— WHAT THE EXERCISE ASKS —
Print the records below from the first line through the line containing "# base panel, which", both included, word for word.

START

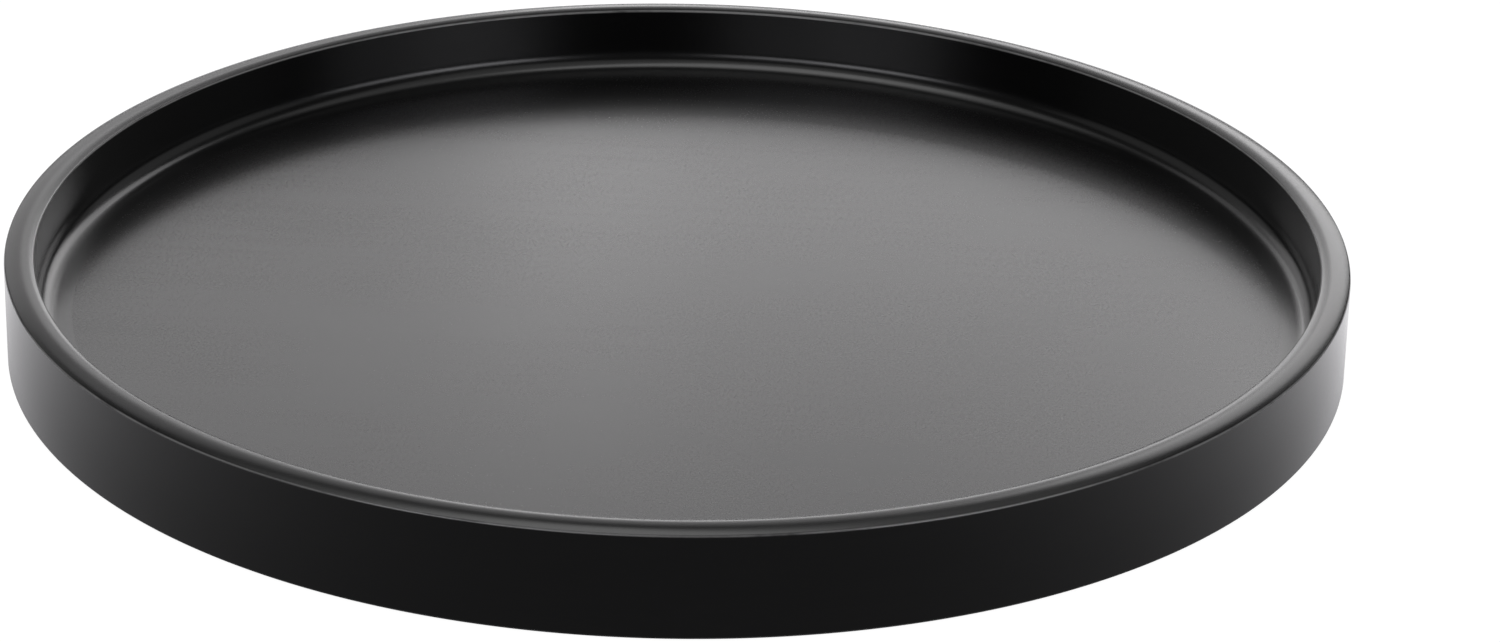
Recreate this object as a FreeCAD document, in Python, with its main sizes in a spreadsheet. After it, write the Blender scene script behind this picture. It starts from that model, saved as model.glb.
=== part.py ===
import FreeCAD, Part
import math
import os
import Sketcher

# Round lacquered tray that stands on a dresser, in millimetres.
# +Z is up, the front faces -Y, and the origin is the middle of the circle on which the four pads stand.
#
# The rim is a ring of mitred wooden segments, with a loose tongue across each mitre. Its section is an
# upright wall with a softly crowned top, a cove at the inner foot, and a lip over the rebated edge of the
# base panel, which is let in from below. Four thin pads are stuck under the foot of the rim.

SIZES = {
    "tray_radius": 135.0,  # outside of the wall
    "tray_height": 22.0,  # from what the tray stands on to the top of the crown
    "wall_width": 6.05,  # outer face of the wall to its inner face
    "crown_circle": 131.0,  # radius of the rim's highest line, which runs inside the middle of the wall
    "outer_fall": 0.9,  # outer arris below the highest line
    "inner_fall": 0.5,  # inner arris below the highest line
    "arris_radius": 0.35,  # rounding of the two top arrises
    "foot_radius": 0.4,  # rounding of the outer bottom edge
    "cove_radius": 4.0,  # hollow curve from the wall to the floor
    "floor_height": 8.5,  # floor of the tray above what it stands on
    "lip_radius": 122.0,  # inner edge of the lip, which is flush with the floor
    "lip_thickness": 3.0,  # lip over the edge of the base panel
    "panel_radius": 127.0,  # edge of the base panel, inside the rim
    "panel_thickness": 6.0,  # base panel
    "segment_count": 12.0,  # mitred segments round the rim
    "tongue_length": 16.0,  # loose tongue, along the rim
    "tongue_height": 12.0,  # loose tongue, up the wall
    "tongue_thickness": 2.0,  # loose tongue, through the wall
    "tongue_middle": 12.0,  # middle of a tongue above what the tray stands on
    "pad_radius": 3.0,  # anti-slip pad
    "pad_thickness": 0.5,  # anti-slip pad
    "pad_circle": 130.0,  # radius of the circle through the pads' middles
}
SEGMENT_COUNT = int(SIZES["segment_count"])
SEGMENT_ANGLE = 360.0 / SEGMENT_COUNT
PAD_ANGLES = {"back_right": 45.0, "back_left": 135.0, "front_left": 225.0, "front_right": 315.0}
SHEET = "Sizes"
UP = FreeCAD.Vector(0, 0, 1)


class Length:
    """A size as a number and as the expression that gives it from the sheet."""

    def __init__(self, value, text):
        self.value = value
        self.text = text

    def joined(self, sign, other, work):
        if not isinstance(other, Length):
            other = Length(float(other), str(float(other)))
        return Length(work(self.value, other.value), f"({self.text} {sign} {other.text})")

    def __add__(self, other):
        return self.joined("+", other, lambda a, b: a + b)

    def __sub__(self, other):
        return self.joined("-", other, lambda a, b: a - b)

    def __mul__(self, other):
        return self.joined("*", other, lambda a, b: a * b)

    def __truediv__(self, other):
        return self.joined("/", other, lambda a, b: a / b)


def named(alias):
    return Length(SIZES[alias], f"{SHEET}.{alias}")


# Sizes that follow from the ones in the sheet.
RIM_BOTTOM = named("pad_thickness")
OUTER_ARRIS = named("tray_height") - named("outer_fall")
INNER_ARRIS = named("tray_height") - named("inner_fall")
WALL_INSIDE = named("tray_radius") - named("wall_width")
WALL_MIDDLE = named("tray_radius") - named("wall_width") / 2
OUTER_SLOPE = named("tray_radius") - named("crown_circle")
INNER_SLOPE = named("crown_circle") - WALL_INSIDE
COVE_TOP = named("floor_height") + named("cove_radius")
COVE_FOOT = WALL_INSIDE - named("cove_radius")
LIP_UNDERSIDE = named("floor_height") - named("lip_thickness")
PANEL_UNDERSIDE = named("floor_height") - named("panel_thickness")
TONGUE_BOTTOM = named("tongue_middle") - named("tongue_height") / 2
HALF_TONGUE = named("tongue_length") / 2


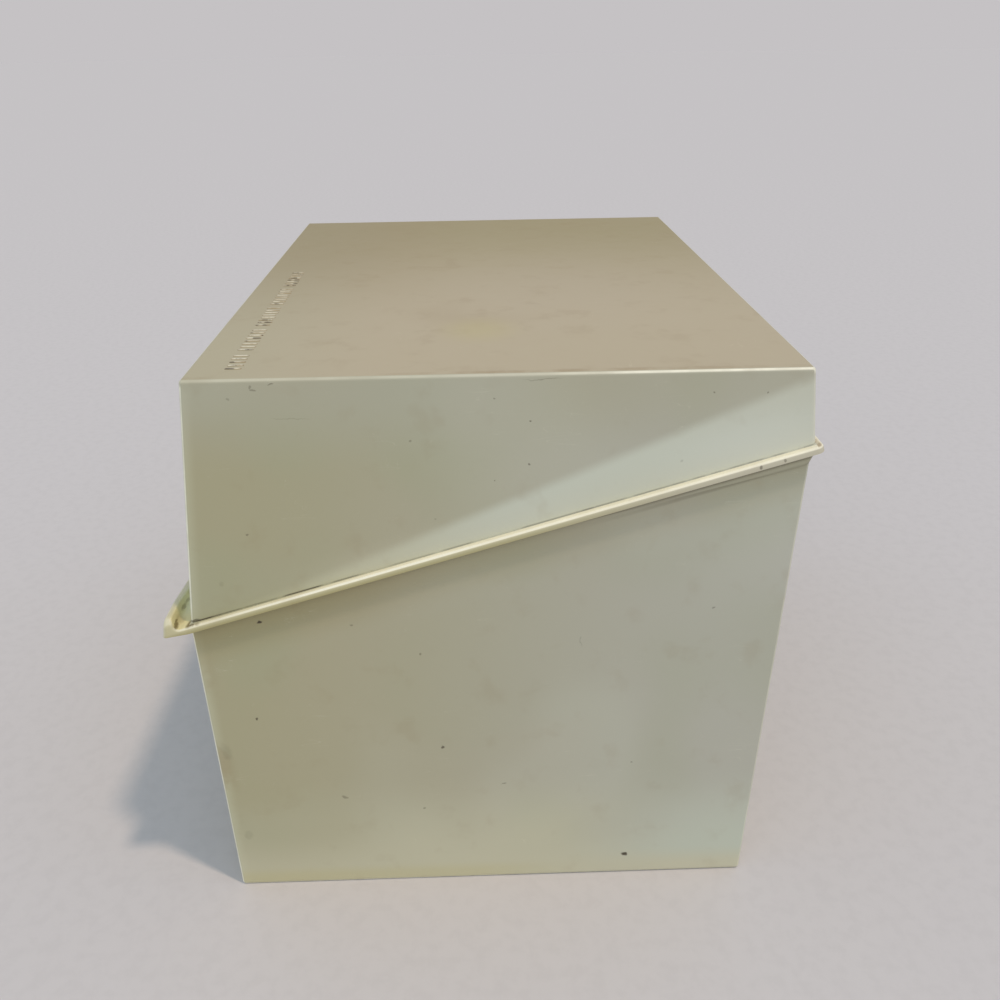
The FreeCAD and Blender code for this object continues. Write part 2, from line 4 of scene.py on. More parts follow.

END

— THE SOLUTION —
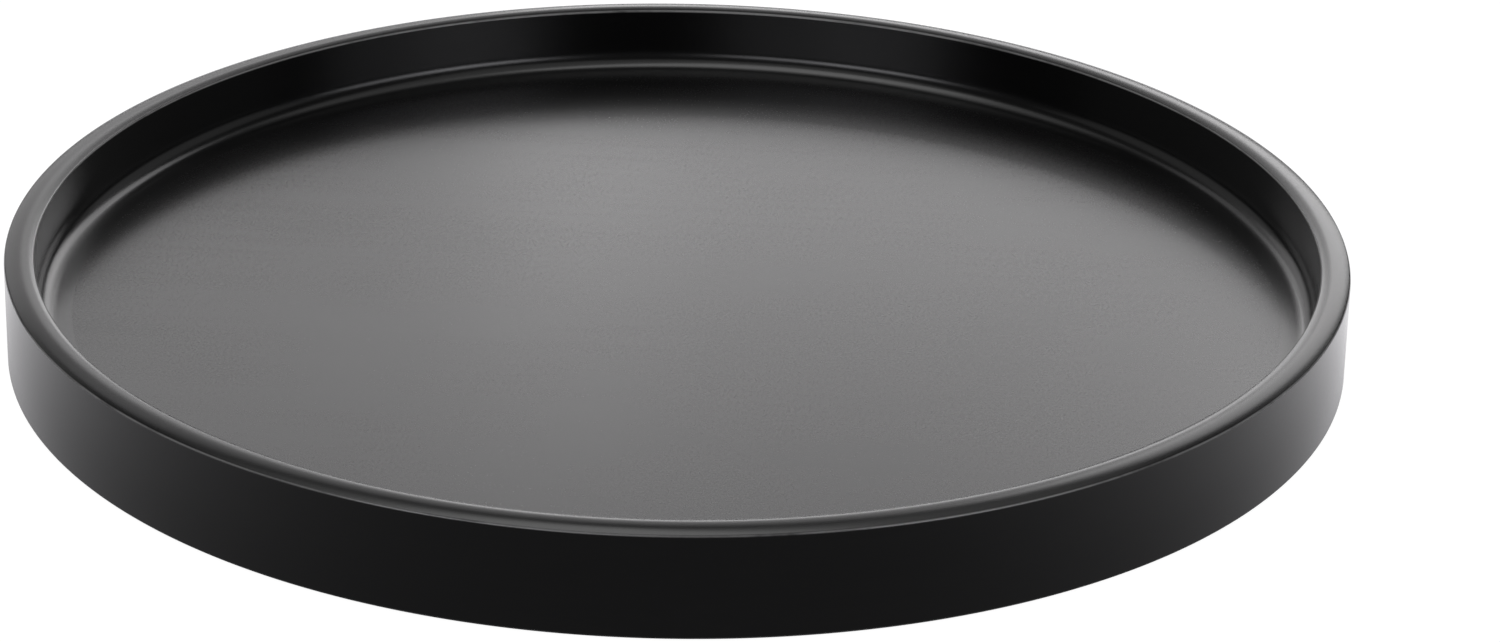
Recreate this object as a FreeCAD document, in Python, with its main sizes in a spreadsheet. After it, write the Blender scene script behind this picture. It starts from that model, saved as model.glb.
=== part.py ===
import FreeCAD, Part
import math
import os
import Sketcher

# Round lacquered tray that stands on a dresser, in millimetres.
# +Z is up, the front faces -Y, and the origin is the middle of the circle on which the four pads stand.
#
# The rim is a ring of mitred wooden segments, with a loose tongue across each mitre. Its section is an
# upright wall with a softly crowned top, a cove at the inner foot, and a lip over the rebated edge of the
# base panel, which is let in from below. Four thin pads are stuck under the foot of the rim.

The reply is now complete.